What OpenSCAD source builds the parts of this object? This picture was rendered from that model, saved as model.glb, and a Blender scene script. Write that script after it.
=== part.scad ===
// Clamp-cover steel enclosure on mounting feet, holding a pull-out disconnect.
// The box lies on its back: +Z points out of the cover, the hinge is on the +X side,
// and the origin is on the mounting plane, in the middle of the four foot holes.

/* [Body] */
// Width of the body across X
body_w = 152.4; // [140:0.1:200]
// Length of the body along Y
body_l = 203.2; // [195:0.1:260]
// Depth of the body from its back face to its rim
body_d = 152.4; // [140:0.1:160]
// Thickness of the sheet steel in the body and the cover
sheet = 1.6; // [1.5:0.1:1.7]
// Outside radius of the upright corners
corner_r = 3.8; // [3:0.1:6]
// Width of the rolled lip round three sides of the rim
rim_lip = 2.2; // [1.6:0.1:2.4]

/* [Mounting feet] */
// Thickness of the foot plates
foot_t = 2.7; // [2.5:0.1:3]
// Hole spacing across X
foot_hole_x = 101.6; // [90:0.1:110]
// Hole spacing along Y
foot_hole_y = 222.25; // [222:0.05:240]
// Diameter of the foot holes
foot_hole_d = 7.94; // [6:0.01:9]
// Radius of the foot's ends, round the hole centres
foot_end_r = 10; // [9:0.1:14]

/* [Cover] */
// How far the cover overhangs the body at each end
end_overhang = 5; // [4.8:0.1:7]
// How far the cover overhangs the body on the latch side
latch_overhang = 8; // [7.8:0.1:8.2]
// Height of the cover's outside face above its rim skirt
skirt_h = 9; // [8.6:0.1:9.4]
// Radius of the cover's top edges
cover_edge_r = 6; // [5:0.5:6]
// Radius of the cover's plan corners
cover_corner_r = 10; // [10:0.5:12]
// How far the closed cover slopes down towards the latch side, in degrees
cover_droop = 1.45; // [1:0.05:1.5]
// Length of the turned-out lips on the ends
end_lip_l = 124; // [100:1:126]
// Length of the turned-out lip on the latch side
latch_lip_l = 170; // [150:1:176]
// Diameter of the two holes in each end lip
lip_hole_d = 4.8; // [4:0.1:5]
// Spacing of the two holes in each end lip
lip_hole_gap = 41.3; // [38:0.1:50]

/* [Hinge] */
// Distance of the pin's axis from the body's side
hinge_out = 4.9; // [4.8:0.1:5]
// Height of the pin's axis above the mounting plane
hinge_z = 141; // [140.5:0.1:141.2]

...

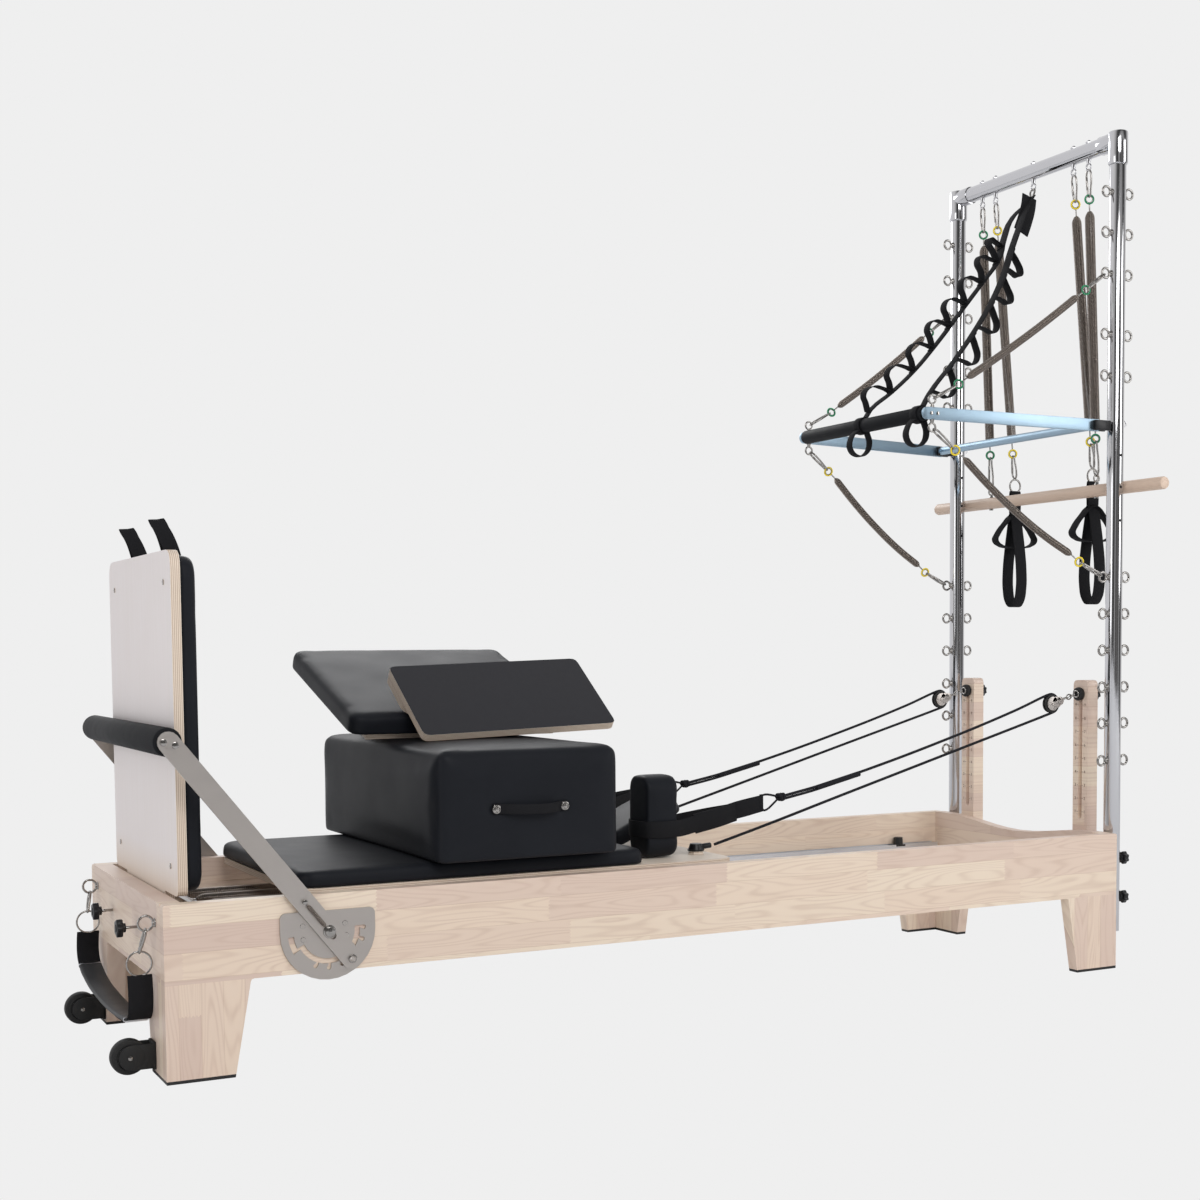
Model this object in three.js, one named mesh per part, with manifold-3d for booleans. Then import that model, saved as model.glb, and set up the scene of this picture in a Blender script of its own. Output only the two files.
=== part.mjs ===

* [Problem to solve]:
Your task is to retype the entries verbatim, starting with the line that holds "What OpenSCAD source" and stopping after the line that holds "lip_hole_gap = 41.3; // [38:0.1:50]".

* [Task response]:
What OpenSCAD source builds the parts of this object? This picture was rendered from that model, saved as model.glb, and a Blender scene script. Write that script after it.
=== part.scad ===
// Clamp-cover steel enclosure on mounting feet, holding a pull-out disconnect.
// The box lies on its back: +Z points out of the cover, the hinge is on the +X side,
// and the origin is on the mounting plane, in the middle of the four foot holes.

/* [Body] */
// Width of the body across X
body_w = 152.4; // [140:0.1:200]
// Length of the body along Y
body_l = 203.2; // [195:0.1:260]
// Depth of the body from its back face to its rim
body_d = 152.4; // [140:0.1:160]
// Thickness of the sheet steel in the body and the cover
sheet = 1.6; // [1.5:0.1:1.7]
// Outside radius of the upright corners
corner_r = 3.8; // [3:0.1:6]
// Width of the rolled lip round three sides of the rim
rim_lip = 2.2; // [1.6:0.1:2.4]

/* [Mounting feet] */
// Thickness of the foot plates
foot_t = 2.7; // [2.5:0.1:3]
// Hole spacing across X
foot_hole_x = 101.6; // [90:0.1:110]
// Hole spacing along Y
foot_hole_y = 222.25; // [222:0.05:240]
// Diameter of the foot holes
foot_hole_d = 7.94; // [6:0.01:9]
// Radius of the foot's ends, round the hole centres
foot_end_r = 10; // [9:0.1:14]

/* [Cover] */
// How far the cover overhangs the body at each end
end_overhang = 5; // [4.8:0.1:7]
// How far the cover overhangs the body on the latch side
latch_overhang = 8; // [7.8:0.1:8.2]
// Height of the cover's outside face above its rim skirt
skirt_h = 9; // [8.6:0.1:9.4]
// Radius of the cover's top edges
cover_edge_r = 6; // [5:0.5:6]
// Radius of the cover's plan corners
cover_corner_r = 10; // [10:0.5:12]
// How far the closed cover slopes down towards the latch side, in degrees
cover_droop = 1.45; // [1:0.05:1.5]
// Length of the turned-out lips on the ends
end_lip_l = 124; // [100:1:126]
// Length of the turned-out lip on the latch side
latch_lip_l = 170; // [150:1:176]
// Diameter of the two holes in each end lip
lip_hole_d = 4.8; // [4:0.1:5]
// Spacing of the two holes in each end lip
lip_hole_gap = 41.3; // [38:0.1:50]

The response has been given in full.